EXERCISE TASK: Repeat the whole of the data, keeping every detail the same.

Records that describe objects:
□ □ □ □ □

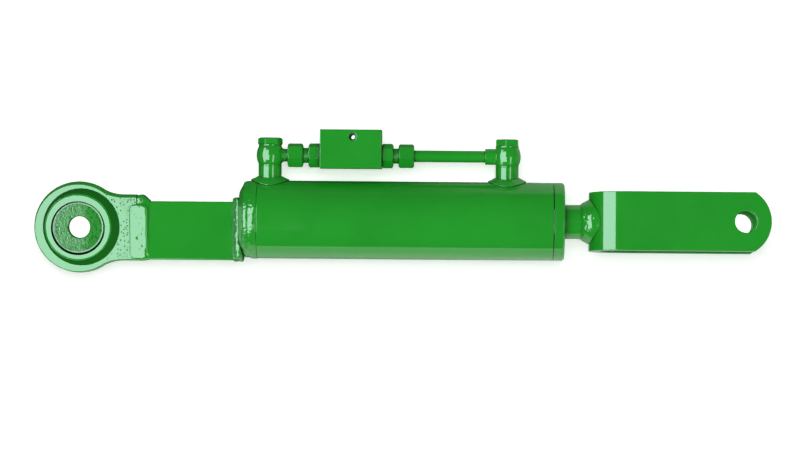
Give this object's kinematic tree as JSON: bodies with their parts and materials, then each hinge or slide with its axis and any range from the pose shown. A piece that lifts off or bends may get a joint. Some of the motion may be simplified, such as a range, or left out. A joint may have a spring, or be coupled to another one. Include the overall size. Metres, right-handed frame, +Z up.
{
  "type": "hydraulic lower link stabilizer",
  "caption": "Hydraulic stabilizer for a tractor's lower link: a ball eye on a flat bar, a welded double-acting cylinder with a check valve block on its oil line, and a rod with a clevis.",
  "frame": {"origin": "centre of the ball eye's pin bore", "axes": "+X along the link from the ball eye to the clevis, +Y square to the link's side, towards the supply ports on the block's far face, +Z up through the oil line above the cylinder; the cylinder's own axis lies 9.5 mm above the origin, and the ball lies swung 5.5 degrees about +Z"},
  "size_m": [0.7534, 0.0808, 0.1489],
  "materials": {
    "paint": "gloss green enamel sprayed over the whole assembled link",
    "steel": "machined, wet with oil",
    "seal_rubber": "moulded, smooth",
    "bearing_strip": "bronze-filled bearing strip"
  },
  "bodies": {
    "barrel": {"eye_housing": "paint", "eye_weld": "paint", "link_bar": "paint", "bar_weld": "paint", "end_cap": "paint", "cap_weld": "paint", "cylinder_tube": "paint", "base_boss": "paint", "rod_boss": "paint", "base_boss_weld": "paint", "rod_boss_weld": "paint", "base_bolt": "paint", "rod_bolt": "paint", "sealing_washers": "paint", "base_banjo": "paint", "rod_banjo": "paint", "union_nuts": "paint", "cutting_rings": "steel", "base_adapter": "paint", "rod_adapter": "paint", "stud_seals": "seal_rubber", "line_tube": "paint", "valve_block": "paint", "valve_seats": "steel", "poppet_springs": "steel", "gland": "paint", "rod_seal": "seal_rubber", "rod_wiper": "seal_rubber", "rod_guide_ring": "bearing_strip", "gland_o_ring": "seal_rubber"},
    "ball_body": {"ball": "paint"},
    "seal_pack": {"piston_seal": "seal_rubber", "wear_rings": "bearing_strip"},
    "rod": {"piston": "steel", "spigot_o_ring": "seal_rubber", "piston_nut": "steel", "piston_rod": "paint", "clevis": "paint", "clevis_weld": "paint"},
    "base_check": {"base_poppet": "steel"},
    "rod_check": {"rod_poppet": "steel"},
    "pilot": {"pilot_piston": "steel", "pilot_seal": "seal_rubber"}
  },
  "joints": [
    {"name": "ball_swivel", "type": "hinge", "parent": "barrel", "child": "ball_body", "pos_m": [0, 0, 0], "axis": [0, 0, 1], "range_deg": [-20.5, 9.5]},
    {"name": "rod_slide", "type": "slide", "parent": "barrel", "child": "seal_pack", "axis": [1, 0, 0], "range_m": [0, 0.185]},
    {"name": "rod_turn", "type": "hinge", "parent": "seal_pack", "child": "rod", "pos_m": [0.6, 0, 0.0095], "axis": [1, 0, 0], "continuous": true},
    {"name": "base_check_lift", "type": "slide", "parent": "barrel", "child": "base_check", "axis": [-1, 0, 0], "range_m": [0, 0.0012], "stiffness_N_per_m": 2500, "springref_m": -0.0012},
    {"name": "rod_check_lift", "type": "slide", "parent": "barrel", "child": "rod_check", "axis": [1, 0, 0], "range_m": [0, 0.0012], "stiffness_N_per_m": 2500, "springref_m": -0.0012},
    {"name": "pilot_shuttle", "type": "slide", "parent": "barrel", "child": "pilot", "axis": [1, 0, 0], "range_m": [-0.0006, 0.0006]}
  ]
}
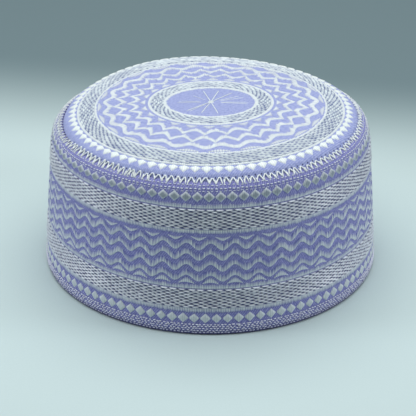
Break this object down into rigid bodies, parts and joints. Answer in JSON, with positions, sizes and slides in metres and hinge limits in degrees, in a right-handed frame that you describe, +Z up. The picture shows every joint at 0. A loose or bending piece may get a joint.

□ □ □ □ □

WRITTEN SOLUTION:
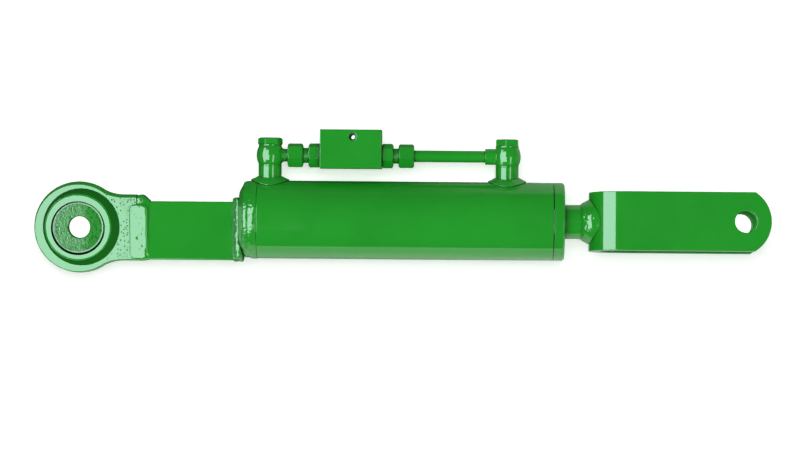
Give this object's kinematic tree as JSON: bodies with their parts and materials, then each hinge or slide with its axis and any range from the pose shown. A piece that lifts off or bends may get a joint. Some of the motion may be simplified, such as a range, or left out. A joint may have a spring, or be coupled to another one. Include the overall size. Metres, right-handed frame, +Z up.
{
  "type": "hydraulic lower link stabilizer",
  "caption": "Hydraulic stabilizer for a tractor's lower link: a ball eye on a flat bar, a welded double-acting cylinder with a check valve block on its oil line, and a rod with a clevis.",
  "frame": {"origin": "centre of the ball eye's pin bore", "axes": "+X along the link from the ball eye to the clevis, +Y square to the link's side, towards the supply ports on the block's far face, +Z up through the oil line above the cylinder; the cylinder's own axis lies 9.5 mm above the origin, and the ball lies swung 5.5 degrees about +Z"},
  "size_m": [0.7534, 0.0808, 0.1489],
  "materials": {
    "paint": "gloss green enamel sprayed over the whole assembled link",
    "steel": "machined, wet with oil",
    "seal_rubber": "moulded, smooth",
    "bearing_strip": "bronze-filled bearing strip"
  },
  "bodies": {
    "barrel": {"eye_housing": "paint", "eye_weld": "paint", "link_bar": "paint", "bar_weld": "paint", "end_cap": "paint", "cap_weld": "paint", "cylinder_tube": "paint", "base_boss": "paint", "rod_boss": "paint", "base_boss_weld": "paint", "rod_boss_weld": "paint", "base_bolt": "paint", "rod_bolt": "paint", "sealing_washers": "paint", "base_banjo": "paint", "rod_banjo": "paint", "union_nuts": "paint", "cutting_rings": "steel", "base_adapter": "paint", "rod_adapter": "paint", "stud_seals": "seal_rubber", "line_tube": "paint", "valve_block": "paint", "valve_seats": "steel", "poppet_springs": "steel", "gland": "paint", "rod_seal": "seal_rubber", "rod_wiper": "seal_rubber", "rod_guide_ring": "bearing_strip", "gland_o_ring": "seal_rubber"},
    "ball_body": {"ball": "paint"},
    "seal_pack": {"piston_seal": "seal_rubber", "wear_rings": "bearing_strip"},
    "rod": {"piston": "steel", "spigot_o_ring": "seal_rubber", "piston_nut": "steel", "piston_rod": "paint", "clevis": "paint", "clevis_weld": "paint"},
    "base_check": {"base_poppet": "steel"},
    "rod_check": {"rod_poppet": "steel"},
    "pilot": {"pilot_piston": "steel", "pilot_seal": "seal_rubber"}
  },
  "joints": [
    {"name": "ball_swivel", "type": "hinge", "parent": "barrel", "child": "ball_body", "pos_m": [0, 0, 0], "axis": [0, 0, 1], "range_deg": [-20.5, 9.5]},
    {"name": "rod_slide", "type": "slide", "parent": "barrel", "child": "seal_pack", "axis": [1, 0, 0], "range_m": [0, 0.185]},
    {"name": "rod_turn", "type": "hinge", "parent": "seal_pack", "child": "rod", "pos_m": [0.6, 0, 0.0095], "axis": [1, 0, 0], "continuous": true},
    {"name": "base_check_lift", "type": "slide", "parent": "barrel", "child": "base_check", "axis": [-1, 0, 0], "range_m": [0, 0.0012], "stiffness_N_per_m": 2500, "springref_m": -0.0012},
    {"name": "rod_check_lift", "type": "slide", "parent": "barrel", "child": "rod_check", "axis": [1, 0, 0], "range_m": [0, 0.0012], "stiffness_N_per_m": 2500, "springref_m": -0.0012},
    {"name": "pilot_shuttle", "type": "slide", "parent": "barrel", "child": "pilot", "axis": [1, 0, 0], "range_m": [-0.0006, 0.0006]}
  ]
}
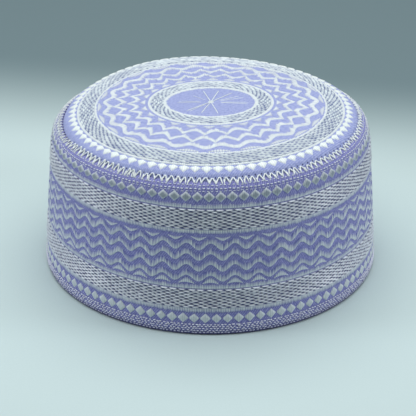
Break this object down into rigid bodies, parts and joints. Answer in JSON, with positions, sizes and slides in metres and hinge limits in degrees, in a right-handed frame that you describe, +Z up. The picture shows every joint at 0. A loose or bending piece may get a joint.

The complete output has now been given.